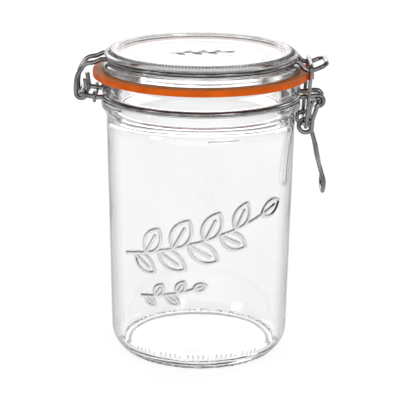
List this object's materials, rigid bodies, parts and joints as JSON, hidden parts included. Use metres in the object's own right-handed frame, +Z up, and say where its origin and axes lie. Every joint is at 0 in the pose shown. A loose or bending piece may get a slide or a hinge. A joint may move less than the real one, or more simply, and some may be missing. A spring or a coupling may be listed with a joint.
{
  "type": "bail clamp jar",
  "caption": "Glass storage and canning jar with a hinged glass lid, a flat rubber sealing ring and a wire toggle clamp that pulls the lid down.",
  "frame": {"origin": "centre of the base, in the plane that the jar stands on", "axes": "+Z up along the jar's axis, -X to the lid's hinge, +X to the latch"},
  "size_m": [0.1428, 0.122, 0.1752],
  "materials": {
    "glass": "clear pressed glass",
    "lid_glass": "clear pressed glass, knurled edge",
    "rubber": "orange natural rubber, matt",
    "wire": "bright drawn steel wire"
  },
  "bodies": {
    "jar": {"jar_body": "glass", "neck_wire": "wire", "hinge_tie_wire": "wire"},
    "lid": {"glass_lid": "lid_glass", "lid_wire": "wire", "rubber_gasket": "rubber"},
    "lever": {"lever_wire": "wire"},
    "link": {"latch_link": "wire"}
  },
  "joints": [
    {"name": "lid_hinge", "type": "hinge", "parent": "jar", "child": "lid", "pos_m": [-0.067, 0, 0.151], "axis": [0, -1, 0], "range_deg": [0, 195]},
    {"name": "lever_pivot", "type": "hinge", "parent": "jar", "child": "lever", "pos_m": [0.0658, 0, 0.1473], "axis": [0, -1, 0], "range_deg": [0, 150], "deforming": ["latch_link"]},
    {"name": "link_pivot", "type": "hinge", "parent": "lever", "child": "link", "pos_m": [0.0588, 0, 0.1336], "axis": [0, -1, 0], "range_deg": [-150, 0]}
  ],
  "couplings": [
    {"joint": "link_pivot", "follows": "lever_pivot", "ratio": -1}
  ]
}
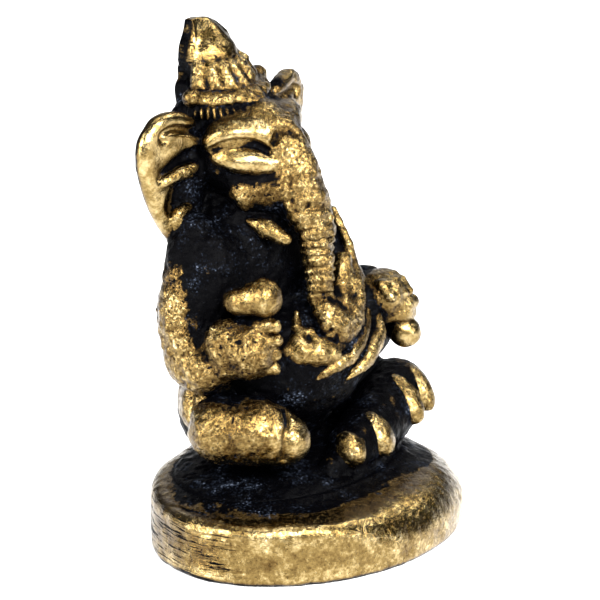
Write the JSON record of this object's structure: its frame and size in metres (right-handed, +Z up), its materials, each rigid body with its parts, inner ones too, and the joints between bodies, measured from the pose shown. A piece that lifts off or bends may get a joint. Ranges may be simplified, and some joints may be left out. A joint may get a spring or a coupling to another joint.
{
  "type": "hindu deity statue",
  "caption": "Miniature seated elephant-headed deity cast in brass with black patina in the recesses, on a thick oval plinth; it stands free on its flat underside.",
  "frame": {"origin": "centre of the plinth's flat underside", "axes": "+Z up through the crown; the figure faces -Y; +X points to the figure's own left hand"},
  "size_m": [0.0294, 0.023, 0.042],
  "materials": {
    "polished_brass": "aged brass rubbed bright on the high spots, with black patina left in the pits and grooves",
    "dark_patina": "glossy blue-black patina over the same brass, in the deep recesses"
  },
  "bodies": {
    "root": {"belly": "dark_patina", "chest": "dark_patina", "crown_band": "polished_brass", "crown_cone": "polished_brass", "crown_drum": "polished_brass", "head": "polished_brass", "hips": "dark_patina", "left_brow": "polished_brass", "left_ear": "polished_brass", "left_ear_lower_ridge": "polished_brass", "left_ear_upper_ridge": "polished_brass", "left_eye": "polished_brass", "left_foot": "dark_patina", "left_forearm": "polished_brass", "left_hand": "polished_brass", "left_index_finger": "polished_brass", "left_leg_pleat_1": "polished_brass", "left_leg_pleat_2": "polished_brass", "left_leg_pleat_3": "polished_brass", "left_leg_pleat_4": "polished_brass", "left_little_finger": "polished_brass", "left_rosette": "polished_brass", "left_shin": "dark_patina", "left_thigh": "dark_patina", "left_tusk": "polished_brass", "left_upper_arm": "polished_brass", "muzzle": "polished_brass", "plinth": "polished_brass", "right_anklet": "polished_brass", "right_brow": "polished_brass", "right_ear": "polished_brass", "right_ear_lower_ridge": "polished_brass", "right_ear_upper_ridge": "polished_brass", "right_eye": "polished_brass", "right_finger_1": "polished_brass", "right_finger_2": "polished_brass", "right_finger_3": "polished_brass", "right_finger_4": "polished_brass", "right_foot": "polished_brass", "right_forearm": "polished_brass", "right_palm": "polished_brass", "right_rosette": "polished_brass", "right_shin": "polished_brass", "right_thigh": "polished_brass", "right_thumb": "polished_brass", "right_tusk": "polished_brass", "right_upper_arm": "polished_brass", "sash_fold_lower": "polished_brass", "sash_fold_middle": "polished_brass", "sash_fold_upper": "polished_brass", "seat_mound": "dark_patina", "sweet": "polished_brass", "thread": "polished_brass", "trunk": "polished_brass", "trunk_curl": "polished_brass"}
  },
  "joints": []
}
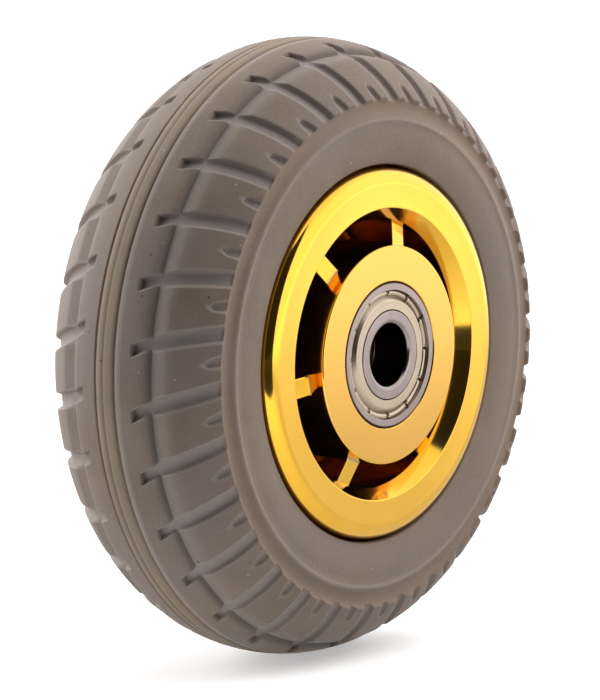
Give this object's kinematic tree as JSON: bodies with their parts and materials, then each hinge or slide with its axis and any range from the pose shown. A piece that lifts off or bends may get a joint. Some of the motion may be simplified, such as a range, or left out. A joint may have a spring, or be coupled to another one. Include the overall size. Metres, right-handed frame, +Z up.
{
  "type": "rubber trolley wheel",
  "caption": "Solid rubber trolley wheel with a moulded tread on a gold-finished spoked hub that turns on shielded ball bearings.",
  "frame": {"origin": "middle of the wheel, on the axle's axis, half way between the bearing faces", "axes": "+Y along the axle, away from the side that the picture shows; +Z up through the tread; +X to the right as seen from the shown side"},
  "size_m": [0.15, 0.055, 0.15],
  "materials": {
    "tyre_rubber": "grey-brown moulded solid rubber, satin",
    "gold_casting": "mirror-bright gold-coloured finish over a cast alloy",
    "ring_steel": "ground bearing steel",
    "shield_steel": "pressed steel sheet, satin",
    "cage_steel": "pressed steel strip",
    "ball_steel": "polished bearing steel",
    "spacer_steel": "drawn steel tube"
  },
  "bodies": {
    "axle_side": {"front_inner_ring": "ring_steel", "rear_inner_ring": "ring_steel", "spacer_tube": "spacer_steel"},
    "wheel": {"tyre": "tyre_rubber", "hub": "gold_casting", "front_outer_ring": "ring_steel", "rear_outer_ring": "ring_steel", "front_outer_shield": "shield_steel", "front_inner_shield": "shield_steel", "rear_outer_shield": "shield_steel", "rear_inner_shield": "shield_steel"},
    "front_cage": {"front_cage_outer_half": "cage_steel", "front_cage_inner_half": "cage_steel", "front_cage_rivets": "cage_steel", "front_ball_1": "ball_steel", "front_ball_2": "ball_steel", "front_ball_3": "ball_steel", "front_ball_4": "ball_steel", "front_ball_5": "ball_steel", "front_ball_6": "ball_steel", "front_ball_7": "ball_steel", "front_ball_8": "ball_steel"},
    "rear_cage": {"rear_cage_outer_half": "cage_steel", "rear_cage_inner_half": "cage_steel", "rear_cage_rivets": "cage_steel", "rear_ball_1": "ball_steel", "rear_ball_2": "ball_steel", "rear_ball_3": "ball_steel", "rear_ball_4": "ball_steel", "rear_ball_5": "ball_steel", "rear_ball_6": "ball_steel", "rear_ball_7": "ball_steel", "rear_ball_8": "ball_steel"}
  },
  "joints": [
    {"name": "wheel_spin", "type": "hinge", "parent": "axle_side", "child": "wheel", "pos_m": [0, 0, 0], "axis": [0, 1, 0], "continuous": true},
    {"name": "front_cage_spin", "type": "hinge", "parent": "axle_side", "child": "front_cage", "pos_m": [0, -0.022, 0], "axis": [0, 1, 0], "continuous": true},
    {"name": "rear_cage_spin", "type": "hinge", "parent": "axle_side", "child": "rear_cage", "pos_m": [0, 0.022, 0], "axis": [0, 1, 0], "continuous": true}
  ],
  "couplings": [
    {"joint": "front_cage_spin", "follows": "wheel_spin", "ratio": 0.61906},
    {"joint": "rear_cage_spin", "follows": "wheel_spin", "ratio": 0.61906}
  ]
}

=-=-=-=-=

JOB: Repeat every record, keeping each word and mark exactly as it is.

SOLUTION FOR THIS TASK:
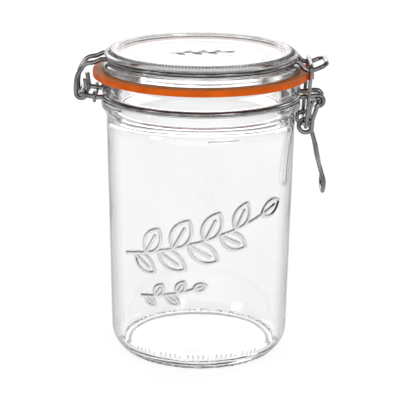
List this object's materials, rigid bodies, parts and joints as JSON, hidden parts included. Use metres in the object's own right-handed frame, +Z up, and say where its origin and axes lie. Every joint is at 0 in the pose shown. A loose or bending piece may get a slide or a hinge. A joint may move less than the real one, or more simply, and some may be missing. A spring or a coupling may be listed with a joint.
{
  "type": "bail clamp jar",
  "caption": "Glass storage and canning jar with a hinged glass lid, a flat rubber sealing ring and a wire toggle clamp that pulls the lid down.",
  "frame": {"origin": "centre of the base, in the plane that the jar stands on", "axes": "+Z up along the jar's axis, -X to the lid's hinge, +X to the latch"},
  "size_m": [0.1428, 0.122, 0.1752],
  "materials": {
    "glass": "clear pressed glass",
    "lid_glass": "clear pressed glass, knurled edge",
    "rubber": "orange natural rubber, matt",
    "wire": "bright drawn steel wire"
  },
  "bodies": {
    "jar": {"jar_body": "glass", "neck_wire": "wire", "hinge_tie_wire": "wire"},
    "lid": {"glass_lid": "lid_glass", "lid_wire": "wire", "rubber_gasket": "rubber"},
    "lever": {"lever_wire": "wire"},
    "link": {"latch_link": "wire"}
  },
  "joints": [
    {"name": "lid_hinge", "type": "hinge", "parent": "jar", "child": "lid", "pos_m": [-0.067, 0, 0.151], "axis": [0, -1, 0], "range_deg": [0, 195]},
    {"name": "lever_pivot", "type": "hinge", "parent": "jar", "child": "lever", "pos_m": [0.0658, 0, 0.1473], "axis": [0, -1, 0], "range_deg": [0, 150], "deforming": ["latch_link"]},
    {"name": "link_pivot", "type": "hinge", "parent": "lever", "child": "link", "pos_m": [0.0588, 0, 0.1336], "axis": [0, -1, 0], "range_deg": [-150, 0]}
  ],
  "couplings": [
    {"joint": "link_pivot", "follows": "lever_pivot", "ratio": -1}
  ]
}
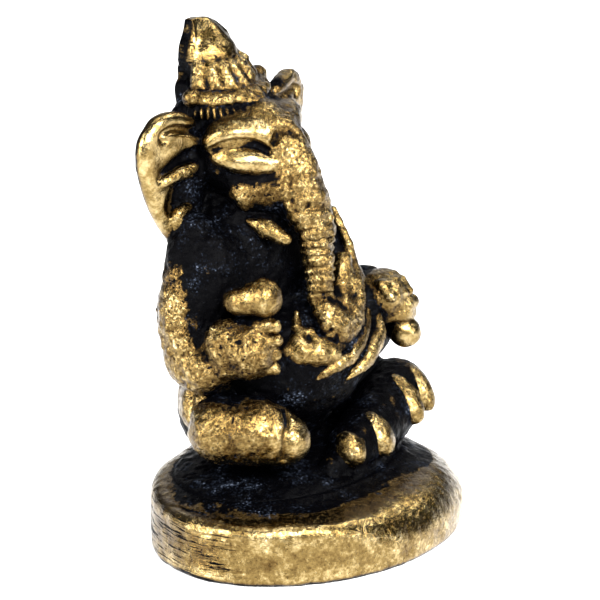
Write the JSON record of this object's structure: its frame and size in metres (right-handed, +Z up), its materials, each rigid body with its parts, inner ones too, and the joints between bodies, measured from the pose shown. A piece that lifts off or bends may get a joint. Ranges may be simplified, and some joints may be left out. A joint may get a spring or a coupling to another joint.
{
  "type": "hindu deity statue",
  "caption": "Miniature seated elephant-headed deity cast in brass with black patina in the recesses, on a thick oval plinth; it stands free on its flat underside.",
  "frame": {"origin": "centre of the plinth's flat underside", "axes": "+Z up through the crown; the figure faces -Y; +X points to the figure's own left hand"},
  "size_m": [0.0294, 0.023, 0.042],
  "materials": {
    "polished_brass": "aged brass rubbed bright on the high spots, with black patina left in the pits and grooves",
    "dark_patina": "glossy blue-black patina over the same brass, in the deep recesses"
  },
  "bodies": {
    "root": {"belly": "dark_patina", "chest": "dark_patina", "crown_band": "polished_brass", "crown_cone": "polished_brass", "crown_drum": "polished_brass", "head": "polished_brass", "hips": "dark_patina", "left_brow": "polished_brass", "left_ear": "polished_brass", "left_ear_lower_ridge": "polished_brass", "left_ear_upper_ridge": "polished_brass", "left_eye": "polished_brass", "left_foot": "dark_patina", "left_forearm": "polished_brass", "left_hand": "polished_brass", "left_index_finger": "polished_brass", "left_leg_pleat_1": "polished_brass", "left_leg_pleat_2": "polished_brass", "left_leg_pleat_3": "polished_brass", "left_leg_pleat_4": "polished_brass", "left_little_finger": "polished_brass", "left_rosette": "polished_brass", "left_shin": "dark_patina", "left_thigh": "dark_patina", "left_tusk": "polished_brass", "left_upper_arm": "polished_brass", "muzzle": "polished_brass", "plinth": "polished_brass", "right_anklet": "polished_brass", "right_brow": "polished_brass", "right_ear": "polished_brass", "right_ear_lower_ridge": "polished_brass", "right_ear_upper_ridge": "polished_brass", "right_eye": "polished_brass", "right_finger_1": "polished_brass", "right_finger_2": "polished_brass", "right_finger_3": "polished_brass", "right_finger_4": "polished_brass", "right_foot": "polished_brass", "right_forearm": "polished_brass", "right_palm": "polished_brass", "right_rosette": "polished_brass", "right_shin": "polished_brass", "right_thigh": "polished_brass", "right_thumb": "polished_brass", "right_tusk": "polished_brass", "right_upper_arm": "polished_brass", "sash_fold_lower": "polished_brass", "sash_fold_middle": "polished_brass", "sash_fold_upper": "polished_brass", "seat_mound": "dark_patina", "sweet": "polished_brass", "thread": "polished_brass", "trunk": "polished_brass", "trunk_curl": "polished_brass"}
  },
  "joints": []
}
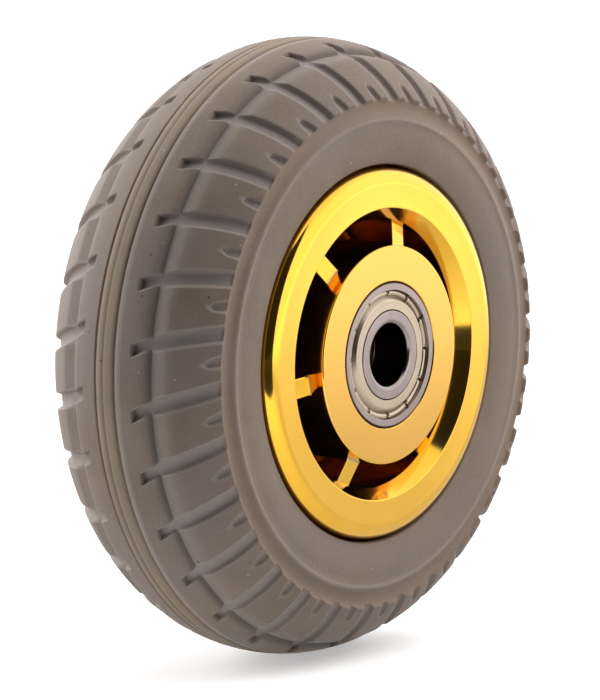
Give this object's kinematic tree as JSON: bodies with their parts and materials, then each hinge or slide with its axis and any range from the pose shown. A piece that lifts off or bends may get a joint. Some of the motion may be simplified, such as a range, or left out. A joint may have a spring, or be coupled to another one. Include the overall size. Metres, right-handed frame, +Z up.
{
  "type": "rubber trolley wheel",
  "caption": "Solid rubber trolley wheel with a moulded tread on a gold-finished spoked hub that turns on shielded ball bearings.",
  "frame": {"origin": "middle of the wheel, on the axle's axis, half way between the bearing faces", "axes": "+Y along the axle, away from the side that the picture shows; +Z up through the tread; +X to the right as seen from the shown side"},
  "size_m": [0.15, 0.055, 0.15],
  "materials": {
    "tyre_rubber": "grey-brown moulded solid rubber, satin",
    "gold_casting": "mirror-bright gold-coloured finish over a cast alloy",
    "ring_steel": "ground bearing steel",
    "shield_steel": "pressed steel sheet, satin",
    "cage_steel": "pressed steel strip",
    "ball_steel": "polished bearing steel",
    "spacer_steel": "drawn steel tube"
  },
  "bodies": {
    "axle_side": {"front_inner_ring": "ring_steel", "rear_inner_ring": "ring_steel", "spacer_tube": "spacer_steel"},
    "wheel": {"tyre": "tyre_rubber", "hub": "gold_casting", "front_outer_ring": "ring_steel", "rear_outer_ring": "ring_steel", "front_outer_shield": "shield_steel", "front_inner_shield": "shield_steel", "rear_outer_shield": "shield_steel", "rear_inner_shield": "shield_steel"},
    "front_cage": {"front_cage_outer_half": "cage_steel", "front_cage_inner_half": "cage_steel", "front_cage_rivets": "cage_steel", "front_ball_1": "ball_steel", "front_ball_2": "ball_steel", "front_ball_3": "ball_steel", "front_ball_4": "ball_steel", "front_ball_5": "ball_steel", "front_ball_6": "ball_steel", "front_ball_7": "ball_steel", "front_ball_8": "ball_steel"},
    "rear_cage": {"rear_cage_outer_half": "cage_steel", "rear_cage_inner_half": "cage_steel", "rear_cage_rivets": "cage_steel", "rear_ball_1": "ball_steel", "rear_ball_2": "ball_steel", "rear_ball_3": "ball_steel", "rear_ball_4": "ball_steel", "rear_ball_5": "ball_steel", "rear_ball_6": "ball_steel", "rear_ball_7": "ball_steel", "rear_ball_8": "ball_steel"}
  },
  "joints": [
    {"name": "wheel_spin", "type": "hinge", "parent": "axle_side", "child": "wheel", "pos_m": [0, 0, 0], "axis": [0, 1, 0], "continuous": true},
    {"name": "front_cage_spin", "type": "hinge", "parent": "axle_side", "child": "front_cage", "pos_m": [0, -0.022, 0], "axis": [0, 1, 0], "continuous": true},
    {"name": "rear_cage_spin", "type": "hinge", "parent": "axle_side", "child": "rear_cage", "pos_m": [0, 0.022, 0], "axis": [0, 1, 0], "continuous": true}
  ],
  "couplings": [
    {"joint": "front_cage_spin", "follows": "wheel_spin", "ratio": 0.61906},
    {"joint": "rear_cage_spin", "follows": "wheel_spin", "ratio": 0.61906}
  ]
}